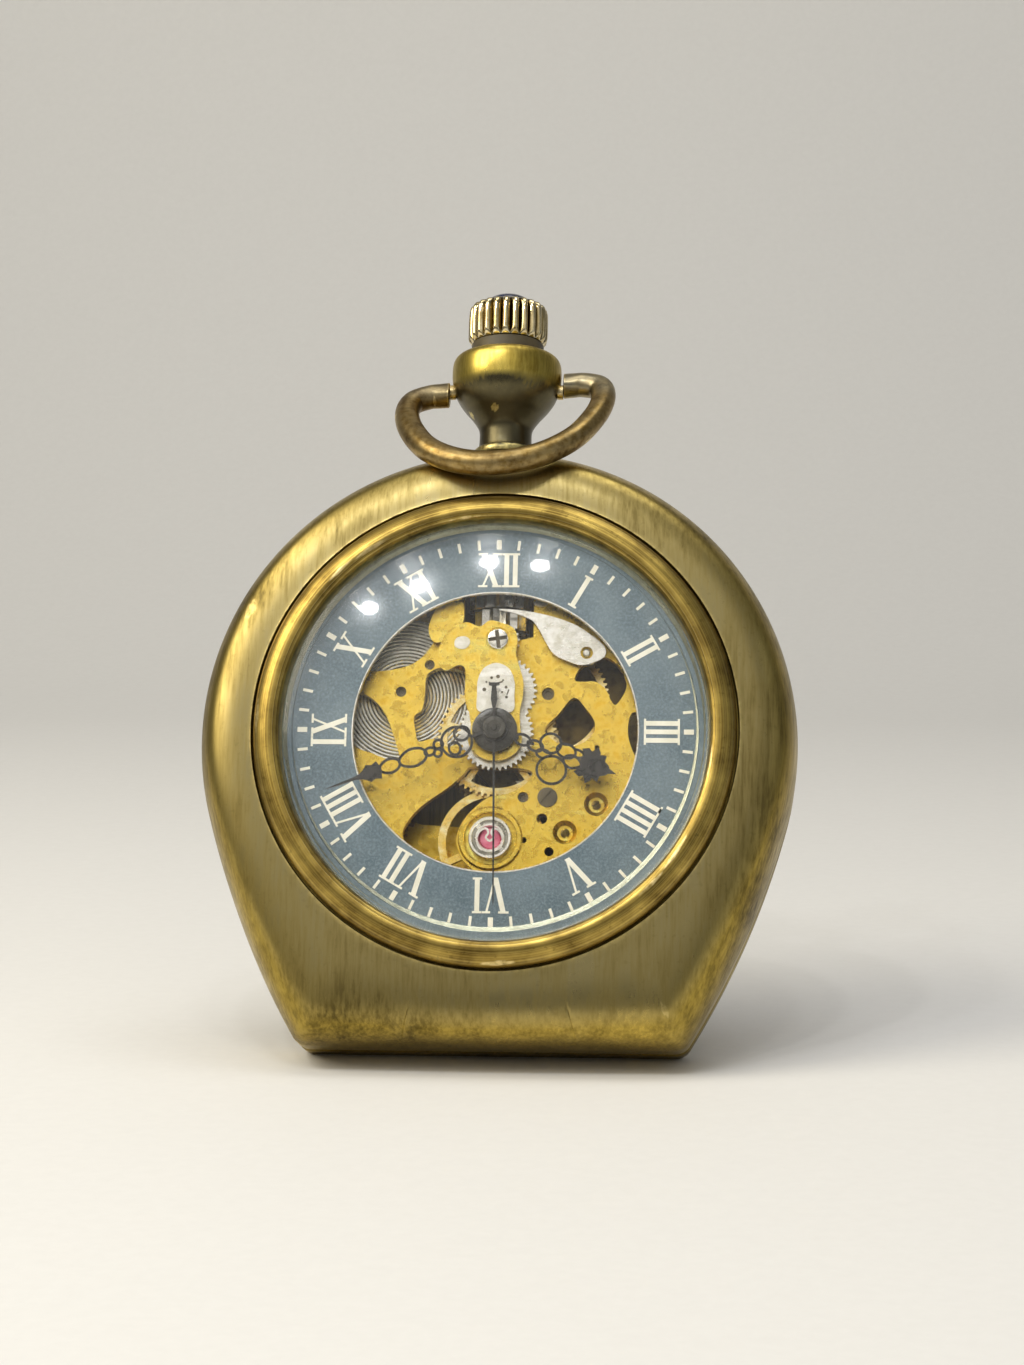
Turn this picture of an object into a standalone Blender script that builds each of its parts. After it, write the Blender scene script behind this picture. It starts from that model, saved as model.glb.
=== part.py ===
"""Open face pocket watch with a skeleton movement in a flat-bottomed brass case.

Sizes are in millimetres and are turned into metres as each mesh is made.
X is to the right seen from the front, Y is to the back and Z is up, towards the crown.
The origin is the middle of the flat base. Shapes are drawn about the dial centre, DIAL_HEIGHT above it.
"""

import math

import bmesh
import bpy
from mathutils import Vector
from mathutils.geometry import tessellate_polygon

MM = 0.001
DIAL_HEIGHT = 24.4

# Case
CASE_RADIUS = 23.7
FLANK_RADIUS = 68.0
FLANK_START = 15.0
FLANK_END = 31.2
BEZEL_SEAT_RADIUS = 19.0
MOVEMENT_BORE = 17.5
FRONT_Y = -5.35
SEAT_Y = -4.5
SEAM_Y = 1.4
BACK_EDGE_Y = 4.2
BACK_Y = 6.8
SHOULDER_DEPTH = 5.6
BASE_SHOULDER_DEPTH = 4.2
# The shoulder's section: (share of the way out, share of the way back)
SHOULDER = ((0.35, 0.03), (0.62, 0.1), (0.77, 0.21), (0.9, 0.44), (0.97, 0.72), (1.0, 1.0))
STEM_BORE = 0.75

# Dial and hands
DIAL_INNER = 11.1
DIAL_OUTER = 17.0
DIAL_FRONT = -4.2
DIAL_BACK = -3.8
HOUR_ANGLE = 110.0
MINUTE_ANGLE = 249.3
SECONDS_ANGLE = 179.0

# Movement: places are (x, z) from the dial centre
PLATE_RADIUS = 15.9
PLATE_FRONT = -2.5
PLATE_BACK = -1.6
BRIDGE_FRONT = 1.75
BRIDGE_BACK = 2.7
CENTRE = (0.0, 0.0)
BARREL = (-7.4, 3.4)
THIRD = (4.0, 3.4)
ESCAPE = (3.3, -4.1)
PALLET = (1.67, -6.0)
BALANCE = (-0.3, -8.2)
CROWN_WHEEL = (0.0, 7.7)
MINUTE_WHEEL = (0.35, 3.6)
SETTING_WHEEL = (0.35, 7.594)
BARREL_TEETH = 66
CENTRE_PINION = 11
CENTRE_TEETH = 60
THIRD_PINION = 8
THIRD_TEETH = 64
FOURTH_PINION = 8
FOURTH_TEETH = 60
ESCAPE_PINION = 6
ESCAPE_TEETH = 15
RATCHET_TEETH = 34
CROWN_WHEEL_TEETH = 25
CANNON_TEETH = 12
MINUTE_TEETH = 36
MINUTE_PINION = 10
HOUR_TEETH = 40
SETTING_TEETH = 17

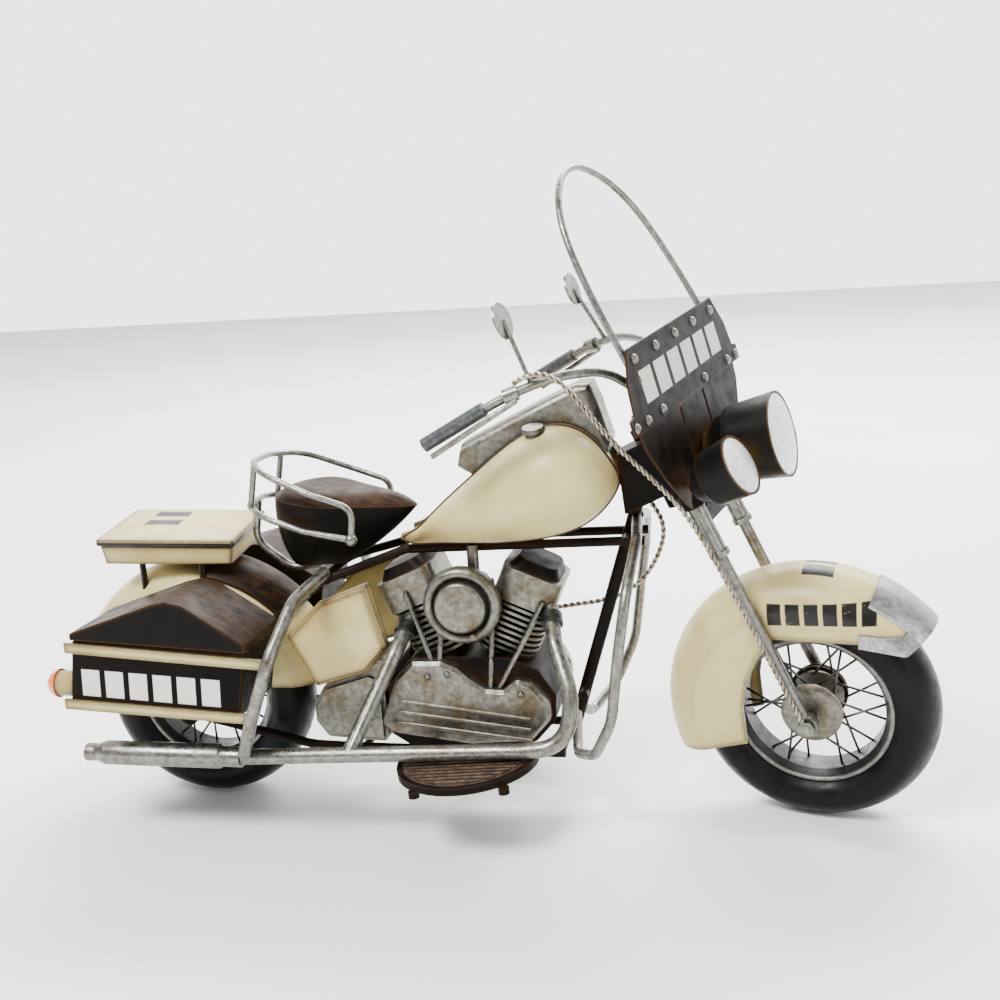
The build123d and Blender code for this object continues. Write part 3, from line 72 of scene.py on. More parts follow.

.....

Nothing may be left out: return each entry exactly as it reads.

## Result below
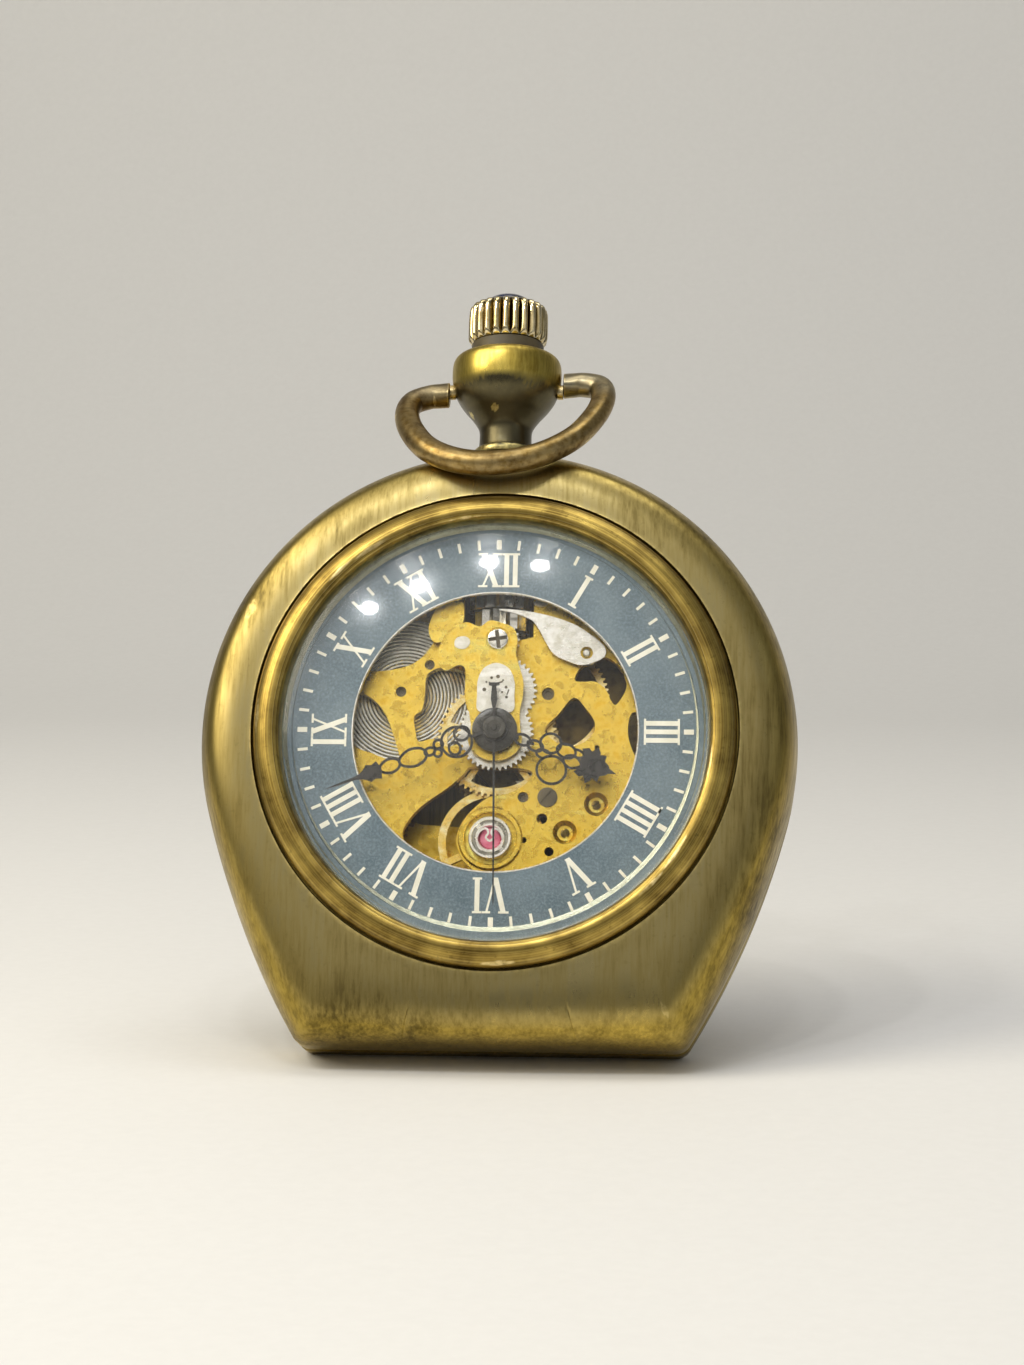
Turn this picture of an object into a standalone Blender script that builds each of its parts. After it, write the Blender scene script behind this picture. It starts from that model, saved as model.glb.
=== part.py ===
"""Open face pocket watch with a skeleton movement in a flat-bottomed brass case.

Sizes are in millimetres and are turned into metres as each mesh is made.
X is to the right seen from the front, Y is to the back and Z is up, towards the crown.
The origin is the middle of the flat base. Shapes are drawn about the dial centre, DIAL_HEIGHT above it.
"""

import math

import bmesh
import bpy
from mathutils import Vector
from mathutils.geometry import tessellate_polygon

MM = 0.001
DIAL_HEIGHT = 24.4

# Case
CASE_RADIUS = 23.7
FLANK_RADIUS = 68.0
FLANK_START = 15.0
FLANK_END = 31.2
BEZEL_SEAT_RADIUS = 19.0
MOVEMENT_BORE = 17.5
FRONT_Y = -5.35
SEAT_Y = -4.5
SEAM_Y = 1.4
BACK_EDGE_Y = 4.2
BACK_Y = 6.8
SHOULDER_DEPTH = 5.6
BASE_SHOULDER_DEPTH = 4.2
# The shoulder's section: (share of the way out, share of the way back)
SHOULDER = ((0.35, 0.03), (0.62, 0.1), (0.77, 0.21), (0.9, 0.44), (0.97, 0.72), (1.0, 1.0))
STEM_BORE = 0.75

# Dial and hands
DIAL_INNER = 11.1
DIAL_OUTER = 17.0
DIAL_FRONT = -4.2
DIAL_BACK = -3.8
HOUR_ANGLE = 110.0
MINUTE_ANGLE = 249.3
SECONDS_ANGLE = 179.0

# Movement: places are (x, z) from the dial centre
PLATE_RADIUS = 15.9
PLATE_FRONT = -2.5
PLATE_BACK = -1.6
BRIDGE_FRONT = 1.75
BRIDGE_BACK = 2.7
CENTRE = (0.0, 0.0)
BARREL = (-7.4, 3.4)
THIRD = (4.0, 3.4)
ESCAPE = (3.3, -4.1)
PALLET = (1.67, -6.0)
BALANCE = (-0.3, -8.2)
CROWN_WHEEL = (0.0, 7.7)
MINUTE_WHEEL = (0.35, 3.6)
SETTING_WHEEL = (0.35, 7.594)
BARREL_TEETH = 66
CENTRE_PINION = 11
CENTRE_TEETH = 60
THIRD_PINION = 8
THIRD_TEETH = 64
FOURTH_PINION = 8
FOURTH_TEETH = 60
ESCAPE_PINION = 6
ESCAPE_TEETH = 15
RATCHET_TEETH = 34
CROWN_WHEEL_TEETH = 25
CANNON_TEETH = 12
MINUTE_TEETH = 36
MINUTE_PINION = 10
HOUR_TEETH = 40
SETTING_TEETH = 17

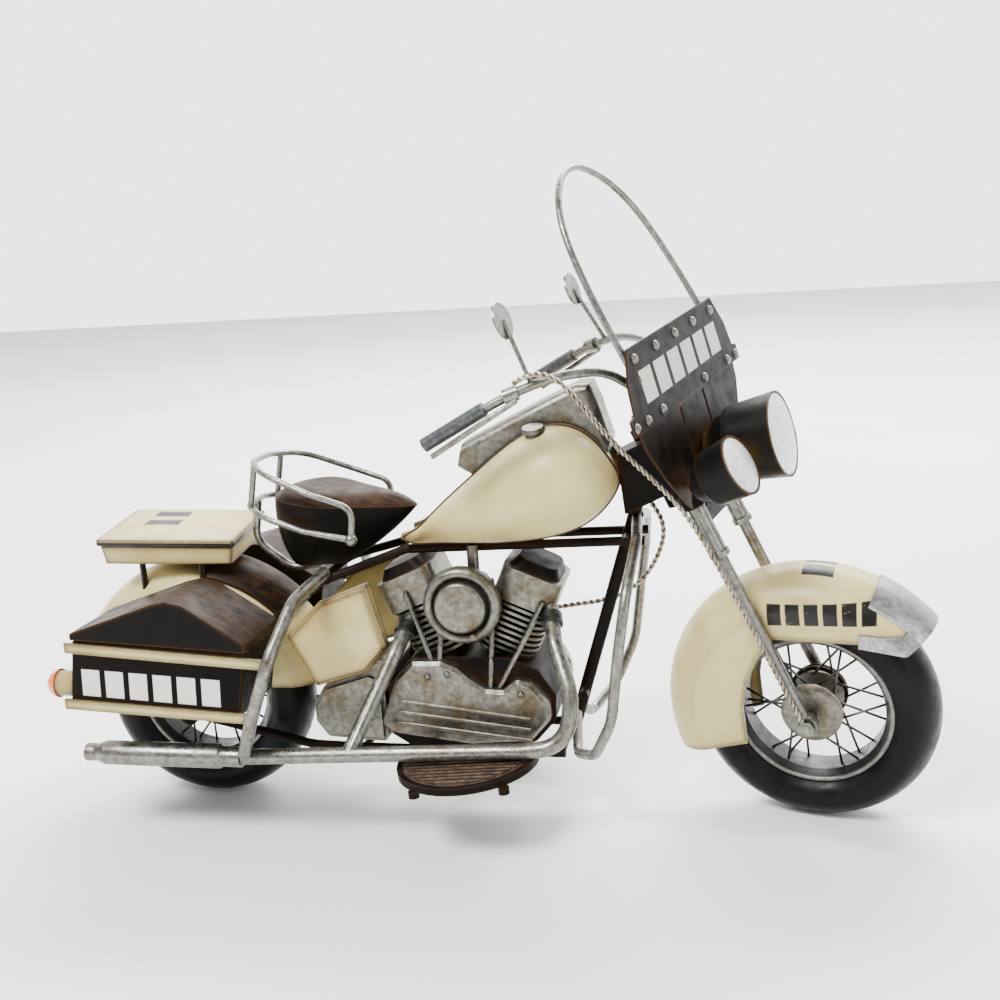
The build123d and Blender code for this object continues. Write part 3, from line 72 of scene.py on. More parts follow.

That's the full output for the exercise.